Smart Chicken Kabobs With Salsa Verde
by Sally Hillis, R.D., Hillis & Company, Lincoln, Nebraska
Fast, simple, and tasty, this kabob recipe uses ingredients you may already have on hand to create a quick, fun summer meal that your whole family will love.
- 1 pound Smart Chicken tenders
- 2 cups Italian dressing
- 2 bell peppers, cut into 1 1/2-inch pieces*
- 1 green zucchini, cut into 1 1/2-inch pieces
- 1 yellow summer squash, cut into 1 1/2-inch pieces
- 1 red onion, cut into 1 1/2-inch pieces
- 8 medium mushroom caps
Place cut vegetables in boiling water for 1 to 2 minutes to precook.

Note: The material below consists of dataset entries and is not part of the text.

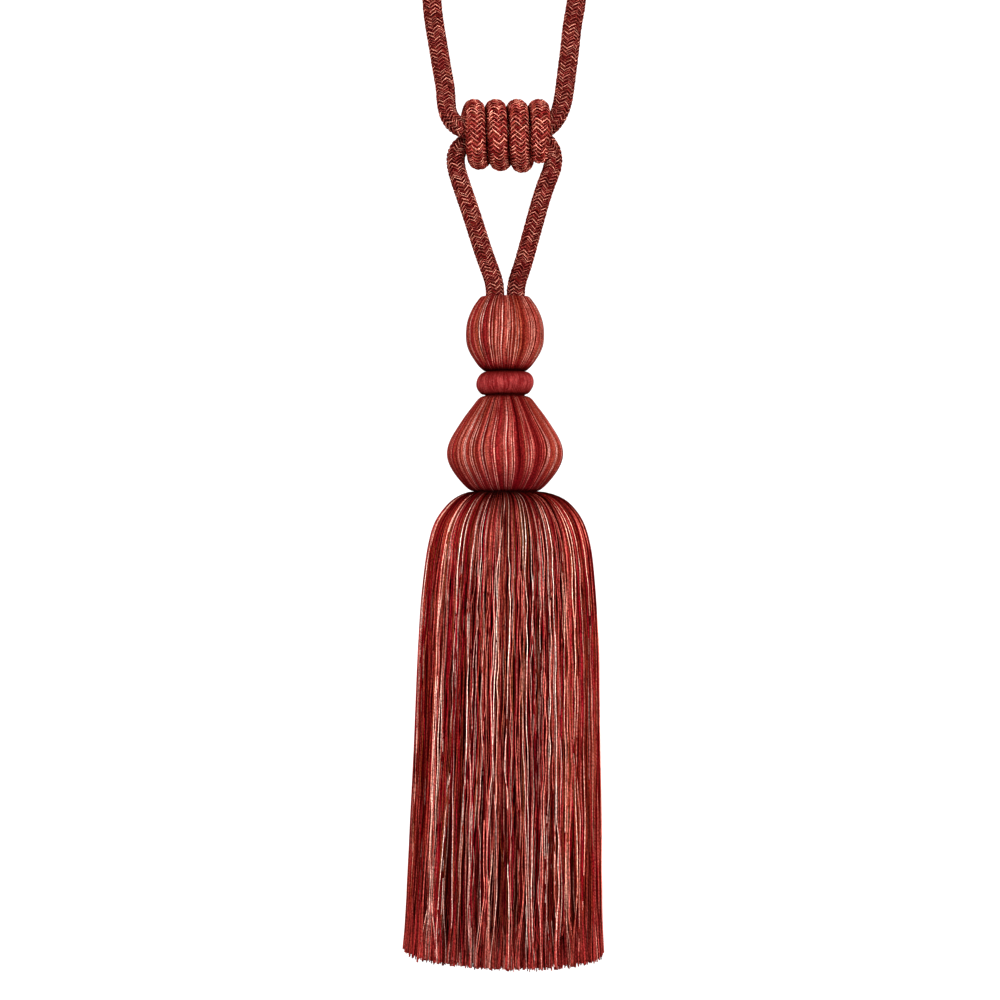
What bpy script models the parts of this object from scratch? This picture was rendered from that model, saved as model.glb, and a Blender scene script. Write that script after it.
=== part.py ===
"""Curtain tieback tassel: a braided rope with a sliding barrel knot, carrying a key tassel.

The rope is one length. Both of its ends sit in a socket in the top of a yarn-covered ball; it rises
in two legs, crosses itself inside a four-turn coil of the same rope, and closes in a loop above.
Below the ball come a wrapped collar, an onion-shaped yarn-covered mould and a long cut skirt.

The frame has +Z up and its origin at the inner top of the loop, where a hook bears. The front of the
tassel faces -Y.
"""

import math
import random

import bmesh
import bpy
import numpy as np
from mathutils import Vector

MM = 0.001
GAP = 0.3 * MM

# Rope
ROPE_DIAMETER = 9.5 * MM
ROPE_BEVEL_RESOLUTION = 3
ROPE_POINT_SPACING = 9.0 * MM
ROPE_PULL = 0.95

# Barrel knot: a coil of the same rope round the two crossing strands, its axis along X
KNOT_CENTRE_Z = -98.5 * MM
KNOT_FIRST_TURN_X = -15.0 * MM
KNOT_PITCH = 10.2 * MM
KNOT_LEAN = 1.35 * MM
KNOT_HALF_DEPTH = 15.0 * MM
KNOT_TOP_REACH = 12.9 * MM
KNOT_BOTTOM_REACHES = (12.0 * MM, 12.7 * MM, 13.5 * MM, 13.0 * MM)
KNOT_START_DEG = -70
KNOT_END_DEG = 3 * 360 + 140
KNOT_STEP_DEG = 20
KNOT_TUCK_DEG = 60
KNOT_TUCK_SHIFT = 1.0 * MM
KNOT_TUCK_SCALE = 0.85
KNOT_ROPE_HALF_WIDTH = 4.8 * MM
KNOT_ROPE_HALF_THICKNESS = 4.4 * MM
KNOT_ROPE_SIDES = 10
KNOT_END_ROUNDING = 2.6 * MM

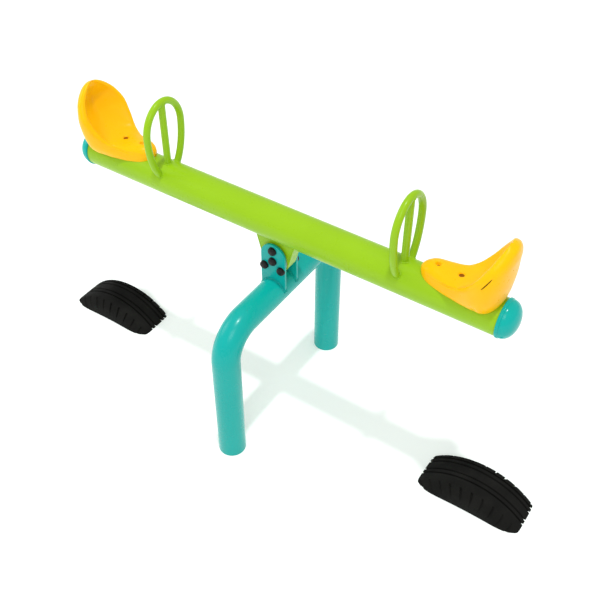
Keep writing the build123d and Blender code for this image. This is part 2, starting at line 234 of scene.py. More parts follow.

Place in strainer and run cold water over to cool. Combine Smart Chicken tenders, precooked vegetables, and Italian dressing in nonmetal container. Stir to coat all ingredients. Cover and refrigerate 2 to 4 hours, stirring occasionally.
Preheat grill to medium-high heat. Thread chicken and vegetables onto metal skewers and discard the marinade. Coat the hot grill with vegetable oil or spray. Grill 4 to 6 minutes on each side or until internal chicken temperature reaches 165°F on thermometer.
Arrange kabobs on serving platter. Garnish with Salsa Verde.
- Salsa Verde
- 3/4 cup Italian flat leaf parsley, finely chopped
- 1/4 cup green onions, thinly sliced (or fresh chives for a milder salsa)
- 1/2 cup fresh basil, mint, or tarragon, finely chopped
- 1/4 cup capers, rinsed and chopped
- 1/4 cup shallot, finely chopped
- Zest of 1 lemon, finely chopped
- 3/4 cup of good quality olive oil
- 2 anchovy fillets, rinsed and finely chopped (optional); salt and pepper to taste
- 2 to 4 tablespoons fresh lemon juice
In a nonmetal bowl, mix together all ingredients except lemon juice. Salsa Verde may be prepared several hours in advance. Keep at room temperature, adding lemon juice and adjusting salt and pepper prior to serving.
Pairing: A dry, crisp rosé would work well with this zesty dish, as its delicate flavor would complement rather than overpower the marinated chicken.